In recent years, light field (LF) capture and processing has become an integral part of media production. The richness of information available in LFs has enabled novel applications like post-capture depth-of-field editing, 3D reconstruction, segmentation and matting, saliency detection, object detection and recognition, and mixed reality. The efficacy of such applications depends on certain underlying requirements, which are often ignored. For example, some operations such as noise-reduction, or hyperfan-filtering are only possible if a scene point Lambertian radiator. Some other operations such as the removal of obstacles or looking behind objects are only possible if there is at least one ray capturing the required scene point. Consequently, the ray distribution representing a certain scene point is an important characteristic for evaluating processing possibilities. The primary idea in this paper is to establish a relation between the capturing setup and the rays of the LF. To this end, we discretize the view frustum. Traditionally, a uniform discretization of the view frustum results in voxels that represents a single sample on a regularly spaced, 3-D grid. Instead, we use frustum-shaped voxels (froxels), by using depth and capturing-setup dependent discretization of the view frustum.

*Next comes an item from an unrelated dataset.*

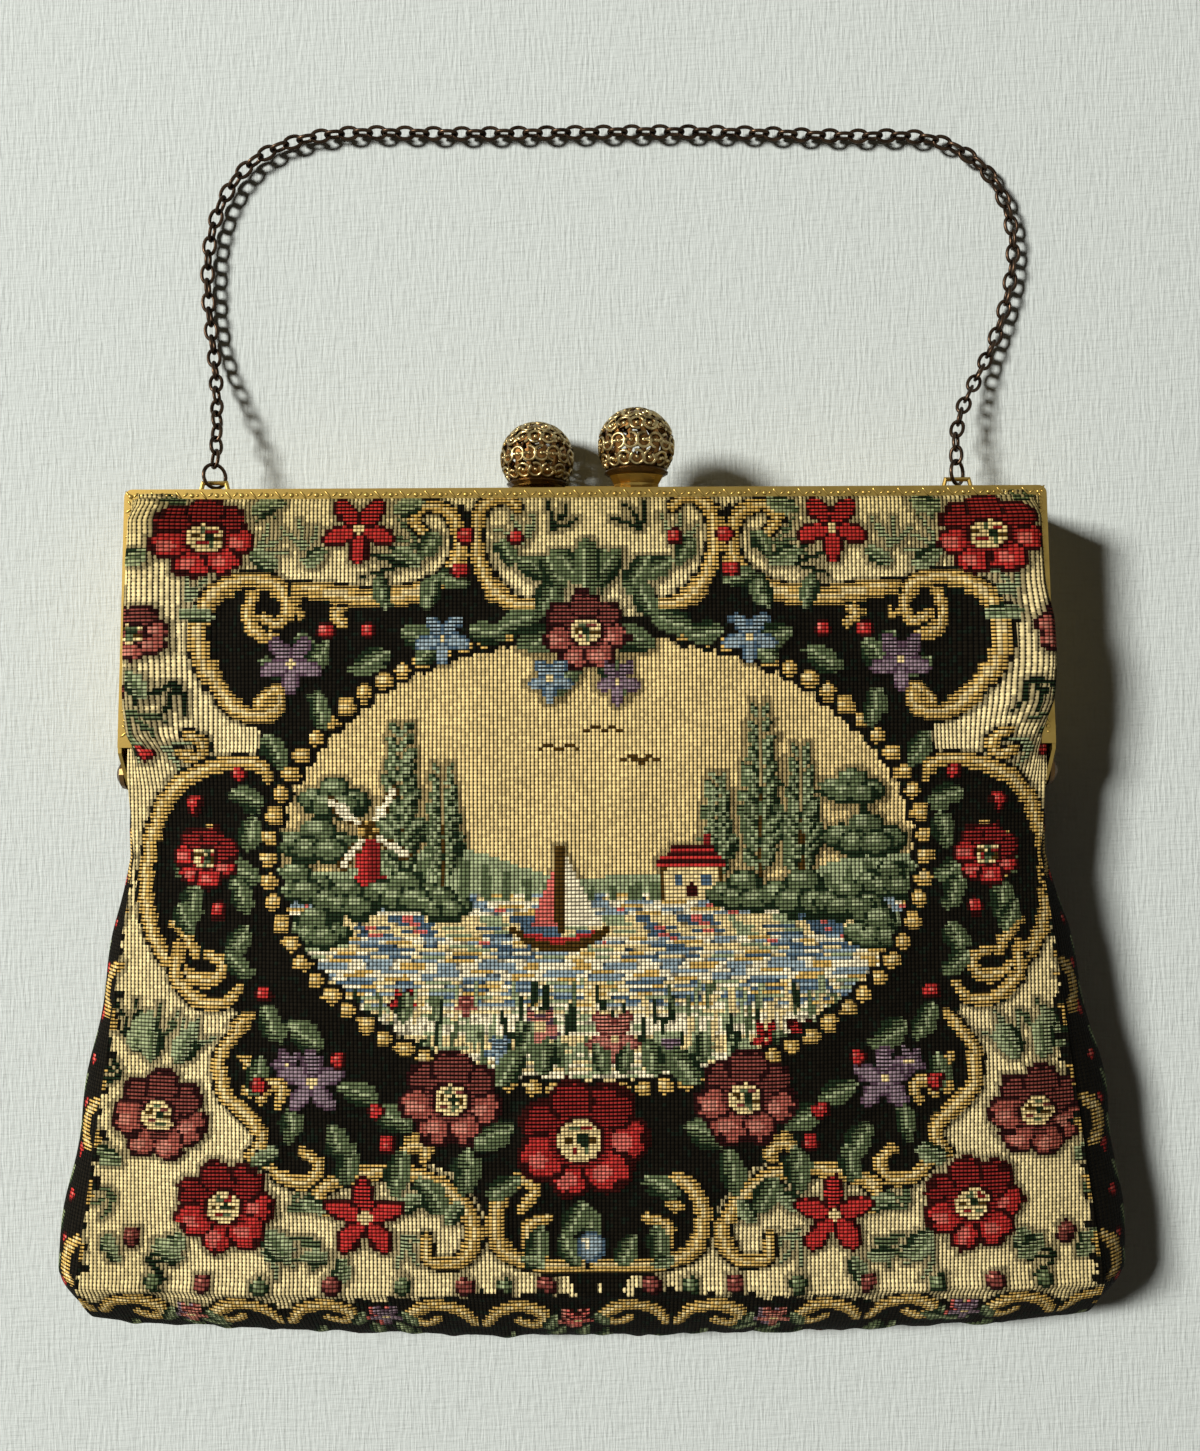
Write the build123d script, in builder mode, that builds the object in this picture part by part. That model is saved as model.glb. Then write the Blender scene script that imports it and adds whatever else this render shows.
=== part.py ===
from build123d import *
from math import cos, sin, tan, radians
import os

os.makedirs("parts", exist_ok=True)

# A frame purse lying on its back. X runs along the frame, Y from the pouch bottom to the chain,
# Z up out of the front. The origin is the middle of the flat back that the purse rests on.

# Frame
frame_width = 200.0
frame_height = 62.0  # hinge pin to the top edge
frame_depth = 15.0  # both halves shut
frame_lift = 6.5  # floor to the rear face
arm_splay = 2.0  # each arm leans out this much by the hinge
corner_radius = 1.8
sheet = 0.7  # metal
lip = 3.0  # channel flanges, seen from the front
parting_gap = 0.3
hinge_y = 75.0

frame_top = hinge_y + frame_height
parting_z = frame_lift + frame_depth / 2
half_depth = (frame_depth - parting_gap) / 2
front_low = parting_z + parting_gap / 2
arm_foot = hinge_y + 6.0
arm_slope = arm_splay / frame_height

# Hinges
hinge_half_width = 102.0  # outer face of the outer lug
lug_radius = 3.2
lug_sheet = 0.8
lug_gap = 0.2
lug_overlap = 4.0  # length of a lug along its arm
lug_root = 1.0  # the lug has its full width this far below the arm
pin_radius = 1.4
pin_clearance = 0.15
head_radius = 3.65
head_rim = 1.1  # steep edge of the domed head
head_crown = 1.1  # shallow top of the domed head
rim_taper = 18.0
crown_taper = 55.0
tail_radius = 2.3
tail_height = 0.8
round_sides = 16  # sides of small round parts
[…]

Based on such discretization, we count the number of rays mapping to the same pixel on the capturing device(s). By means of this count, we propose histograms of ray-counts over the froxels (fristograms). Fristograms can be used as a tool to analyze and reveal interesting aspects of the underlying LF, like the number of rays originating from a scene point and the color distribution of these rays. As an example, we show its ability by significantly reducing the number of rays which enables noise reduction while maintaining the realistic rendering of non-Lambertian or partially occluded regions.